Power MOSFETs in a parallel structure, thick copper layers (PCB), and low-resistance protection paths keep voltage drop low.

3. Cables & Terminals

Sufficient cable cross-section and standard-compliant tightening torque, e.g. 12 N·m, reduce cable loss and heating.

4. Temperature Management

Preheat in cold conditions or use self-heating batteries. For every −10 °C, Ri may increase by approximately 20–30%.

5. Operating Window

Prefer 20–80% SOC; continuous full charge or deep discharge increases Ri and aging.

6. Monitoring & Balancing

Bluetooth monitoring for cell voltage, temperature, and Ri trends, plus regular balancing, helps avoid hot spots.

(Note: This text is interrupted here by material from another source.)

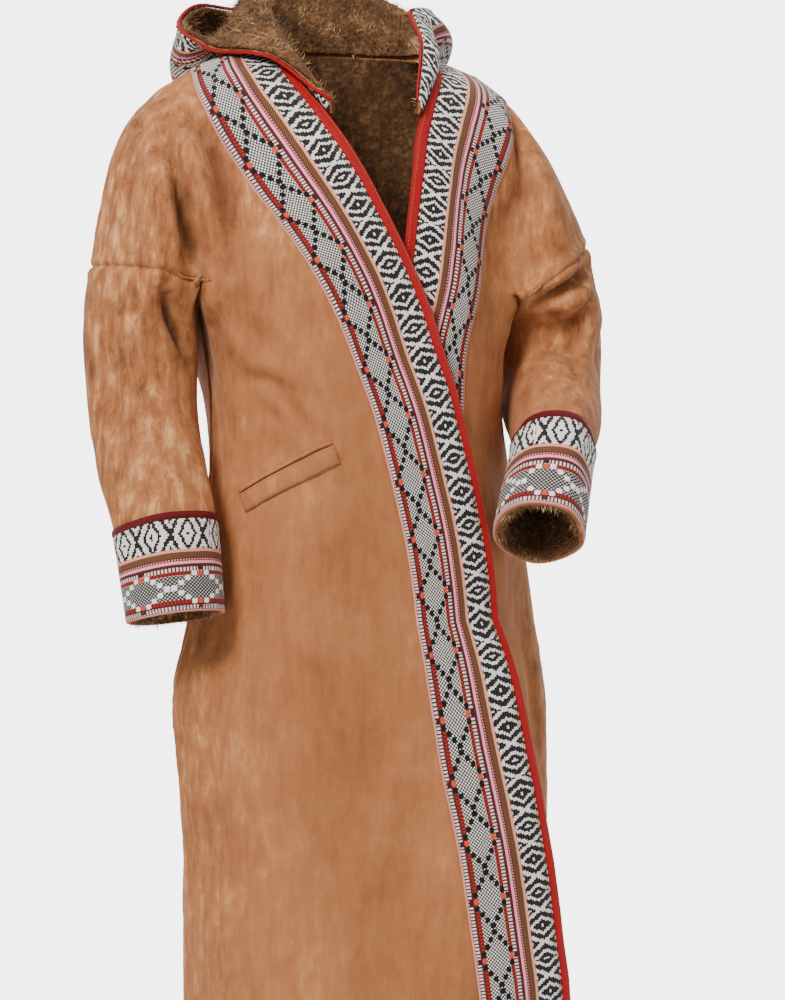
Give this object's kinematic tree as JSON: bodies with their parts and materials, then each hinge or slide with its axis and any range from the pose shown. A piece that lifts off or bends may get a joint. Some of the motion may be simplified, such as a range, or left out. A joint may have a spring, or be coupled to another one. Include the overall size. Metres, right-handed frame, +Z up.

7. System Matching: Battery & Motor

The battery’s continuous discharge rate must match the motor power — looking only at capacity is a common mistake.

Example

  • Motor: 800 W, peak current 100 A.
  • Suitable battery: Continuous ≥ 100 A, peak ≥ 200 A, Ri ≤ 5 mΩ → voltage drop approximately 0.5 V, η remains approximately 96%.
  • Unsuitable battery: Ri = 10 mΩ → voltage drop approximately 1 V; around 8% loss, noticeably lower RPM.

Rule of thumb: Ri × I ≤ 3% of nominal voltage so that motor voltage remains stable.

8. Conclusion

Battery internal resistance is often underestimated — yet it largely determines discharge efficiency, temperature behavior, motor performance, controller stability, and range.

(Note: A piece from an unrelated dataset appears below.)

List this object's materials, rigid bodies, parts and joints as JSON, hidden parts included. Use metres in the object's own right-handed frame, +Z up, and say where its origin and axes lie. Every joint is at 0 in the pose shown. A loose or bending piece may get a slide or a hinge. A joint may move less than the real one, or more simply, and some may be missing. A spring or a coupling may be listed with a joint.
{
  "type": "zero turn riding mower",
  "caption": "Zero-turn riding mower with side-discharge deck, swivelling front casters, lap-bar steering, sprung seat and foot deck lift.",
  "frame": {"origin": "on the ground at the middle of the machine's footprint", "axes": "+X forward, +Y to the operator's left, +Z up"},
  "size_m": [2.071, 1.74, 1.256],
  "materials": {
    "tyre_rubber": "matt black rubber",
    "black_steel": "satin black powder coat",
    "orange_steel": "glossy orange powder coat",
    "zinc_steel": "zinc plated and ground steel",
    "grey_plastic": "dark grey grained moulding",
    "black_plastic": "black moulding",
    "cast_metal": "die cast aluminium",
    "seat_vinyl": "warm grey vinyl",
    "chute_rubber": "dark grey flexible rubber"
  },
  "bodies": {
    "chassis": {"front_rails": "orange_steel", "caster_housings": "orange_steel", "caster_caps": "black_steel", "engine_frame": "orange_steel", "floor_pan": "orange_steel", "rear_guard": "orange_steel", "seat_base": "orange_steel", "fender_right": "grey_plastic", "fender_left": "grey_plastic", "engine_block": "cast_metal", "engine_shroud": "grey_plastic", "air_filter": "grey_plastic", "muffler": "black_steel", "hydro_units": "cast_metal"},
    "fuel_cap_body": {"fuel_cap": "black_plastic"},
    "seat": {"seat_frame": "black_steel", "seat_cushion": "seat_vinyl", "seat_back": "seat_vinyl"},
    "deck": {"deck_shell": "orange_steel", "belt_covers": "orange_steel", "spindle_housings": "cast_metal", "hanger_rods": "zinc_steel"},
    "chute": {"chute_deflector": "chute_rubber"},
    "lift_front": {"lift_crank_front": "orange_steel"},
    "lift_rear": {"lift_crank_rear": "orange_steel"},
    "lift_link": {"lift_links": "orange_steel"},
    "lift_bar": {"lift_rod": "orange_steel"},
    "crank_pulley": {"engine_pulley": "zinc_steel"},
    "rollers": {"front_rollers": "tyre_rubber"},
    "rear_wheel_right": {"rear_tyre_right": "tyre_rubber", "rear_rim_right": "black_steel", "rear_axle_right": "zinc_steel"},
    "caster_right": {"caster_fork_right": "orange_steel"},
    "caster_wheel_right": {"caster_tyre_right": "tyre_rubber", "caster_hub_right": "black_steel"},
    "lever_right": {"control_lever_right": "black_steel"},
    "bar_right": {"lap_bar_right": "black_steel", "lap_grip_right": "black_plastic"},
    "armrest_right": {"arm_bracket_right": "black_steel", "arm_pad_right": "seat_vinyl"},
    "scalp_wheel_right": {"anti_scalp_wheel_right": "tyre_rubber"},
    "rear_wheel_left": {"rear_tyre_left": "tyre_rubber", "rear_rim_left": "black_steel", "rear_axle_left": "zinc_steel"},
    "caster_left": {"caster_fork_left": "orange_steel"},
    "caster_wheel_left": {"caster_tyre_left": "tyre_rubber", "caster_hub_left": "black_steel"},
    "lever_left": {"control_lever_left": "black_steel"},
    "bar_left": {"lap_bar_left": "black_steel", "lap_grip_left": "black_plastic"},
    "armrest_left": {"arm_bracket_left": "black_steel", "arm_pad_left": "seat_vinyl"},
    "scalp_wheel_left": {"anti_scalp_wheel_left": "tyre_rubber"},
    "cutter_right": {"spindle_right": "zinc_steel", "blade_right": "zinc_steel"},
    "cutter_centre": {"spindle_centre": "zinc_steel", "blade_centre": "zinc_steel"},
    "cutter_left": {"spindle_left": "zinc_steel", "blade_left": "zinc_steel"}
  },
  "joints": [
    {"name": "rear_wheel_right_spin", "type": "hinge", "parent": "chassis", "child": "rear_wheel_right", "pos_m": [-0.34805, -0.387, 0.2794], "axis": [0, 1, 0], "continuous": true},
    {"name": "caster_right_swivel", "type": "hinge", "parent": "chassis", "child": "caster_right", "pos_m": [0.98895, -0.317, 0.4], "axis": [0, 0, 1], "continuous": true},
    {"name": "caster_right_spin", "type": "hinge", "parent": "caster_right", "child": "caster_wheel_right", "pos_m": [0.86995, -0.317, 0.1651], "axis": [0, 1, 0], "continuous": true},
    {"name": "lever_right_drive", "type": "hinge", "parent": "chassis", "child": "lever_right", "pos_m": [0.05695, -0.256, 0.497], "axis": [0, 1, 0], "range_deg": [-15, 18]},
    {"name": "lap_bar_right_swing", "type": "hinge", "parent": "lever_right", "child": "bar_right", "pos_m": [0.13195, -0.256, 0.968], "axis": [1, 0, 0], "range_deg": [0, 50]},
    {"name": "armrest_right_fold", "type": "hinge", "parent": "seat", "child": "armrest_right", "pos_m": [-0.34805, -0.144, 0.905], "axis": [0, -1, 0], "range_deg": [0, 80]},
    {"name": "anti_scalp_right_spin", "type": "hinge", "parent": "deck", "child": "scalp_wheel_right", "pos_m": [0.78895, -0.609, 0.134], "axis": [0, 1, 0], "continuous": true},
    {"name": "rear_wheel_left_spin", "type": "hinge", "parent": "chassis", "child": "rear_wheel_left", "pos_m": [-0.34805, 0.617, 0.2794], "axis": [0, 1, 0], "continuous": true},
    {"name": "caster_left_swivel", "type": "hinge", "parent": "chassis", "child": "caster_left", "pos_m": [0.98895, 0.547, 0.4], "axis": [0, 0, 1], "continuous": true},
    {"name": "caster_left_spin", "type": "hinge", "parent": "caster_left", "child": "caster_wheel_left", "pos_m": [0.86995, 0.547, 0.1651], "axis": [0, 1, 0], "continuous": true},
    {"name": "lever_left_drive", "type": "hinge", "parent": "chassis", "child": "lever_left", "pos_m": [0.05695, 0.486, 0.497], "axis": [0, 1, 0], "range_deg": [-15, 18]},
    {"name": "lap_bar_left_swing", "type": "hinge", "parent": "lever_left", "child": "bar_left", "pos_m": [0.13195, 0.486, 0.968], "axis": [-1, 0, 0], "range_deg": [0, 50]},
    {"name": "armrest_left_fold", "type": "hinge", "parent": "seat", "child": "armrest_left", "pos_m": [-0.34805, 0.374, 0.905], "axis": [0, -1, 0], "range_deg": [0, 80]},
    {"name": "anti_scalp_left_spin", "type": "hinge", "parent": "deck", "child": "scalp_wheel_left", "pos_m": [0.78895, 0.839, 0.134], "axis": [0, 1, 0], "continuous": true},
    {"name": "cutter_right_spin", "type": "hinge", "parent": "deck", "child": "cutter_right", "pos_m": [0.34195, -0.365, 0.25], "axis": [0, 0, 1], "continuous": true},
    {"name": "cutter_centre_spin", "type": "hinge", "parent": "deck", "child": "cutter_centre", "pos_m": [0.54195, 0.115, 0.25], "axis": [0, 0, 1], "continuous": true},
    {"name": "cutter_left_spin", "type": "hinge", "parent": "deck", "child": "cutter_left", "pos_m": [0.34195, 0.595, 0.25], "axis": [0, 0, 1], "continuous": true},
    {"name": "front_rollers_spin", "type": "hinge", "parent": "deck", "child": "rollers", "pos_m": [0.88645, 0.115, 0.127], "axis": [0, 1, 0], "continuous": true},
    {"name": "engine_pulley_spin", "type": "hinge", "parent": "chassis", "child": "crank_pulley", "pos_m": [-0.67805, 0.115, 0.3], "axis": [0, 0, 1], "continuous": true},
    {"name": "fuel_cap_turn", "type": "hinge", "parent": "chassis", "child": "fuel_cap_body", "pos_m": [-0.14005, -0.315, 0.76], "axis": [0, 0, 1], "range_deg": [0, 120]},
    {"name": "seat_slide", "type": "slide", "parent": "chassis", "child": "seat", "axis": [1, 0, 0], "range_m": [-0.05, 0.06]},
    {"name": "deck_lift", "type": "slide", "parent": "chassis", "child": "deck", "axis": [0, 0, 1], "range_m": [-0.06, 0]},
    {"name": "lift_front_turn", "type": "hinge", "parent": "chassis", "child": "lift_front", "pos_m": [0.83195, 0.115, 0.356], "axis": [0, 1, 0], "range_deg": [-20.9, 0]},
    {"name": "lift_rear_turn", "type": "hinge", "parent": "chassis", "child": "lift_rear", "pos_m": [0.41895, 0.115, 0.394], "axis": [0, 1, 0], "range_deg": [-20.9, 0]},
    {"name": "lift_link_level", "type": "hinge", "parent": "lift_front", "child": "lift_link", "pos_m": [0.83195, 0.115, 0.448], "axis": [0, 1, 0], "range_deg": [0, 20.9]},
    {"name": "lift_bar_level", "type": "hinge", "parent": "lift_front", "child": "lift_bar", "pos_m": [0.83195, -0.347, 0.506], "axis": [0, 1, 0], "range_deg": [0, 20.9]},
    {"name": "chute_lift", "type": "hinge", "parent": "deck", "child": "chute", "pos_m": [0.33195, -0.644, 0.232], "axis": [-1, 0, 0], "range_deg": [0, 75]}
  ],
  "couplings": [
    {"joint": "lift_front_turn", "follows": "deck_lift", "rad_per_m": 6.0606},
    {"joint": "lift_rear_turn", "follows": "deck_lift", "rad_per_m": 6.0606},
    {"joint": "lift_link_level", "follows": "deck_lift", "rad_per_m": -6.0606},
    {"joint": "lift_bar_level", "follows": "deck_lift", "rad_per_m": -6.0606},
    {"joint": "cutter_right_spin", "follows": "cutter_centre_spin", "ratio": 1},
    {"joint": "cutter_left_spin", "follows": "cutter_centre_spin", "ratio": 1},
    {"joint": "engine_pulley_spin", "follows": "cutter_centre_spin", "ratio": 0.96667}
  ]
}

  • Every +1 mΩ means an additional 10 W loss at 100 A.
  • Every +10 °C battery temperature can double the aging rate.
  • Every undervoltage shutdown reduces availability and service life.

High overall efficiency comes from many details: cell selection, cable cross-section, thermal management, BMS topology — real efficiency gains often lie in just a few milliohms.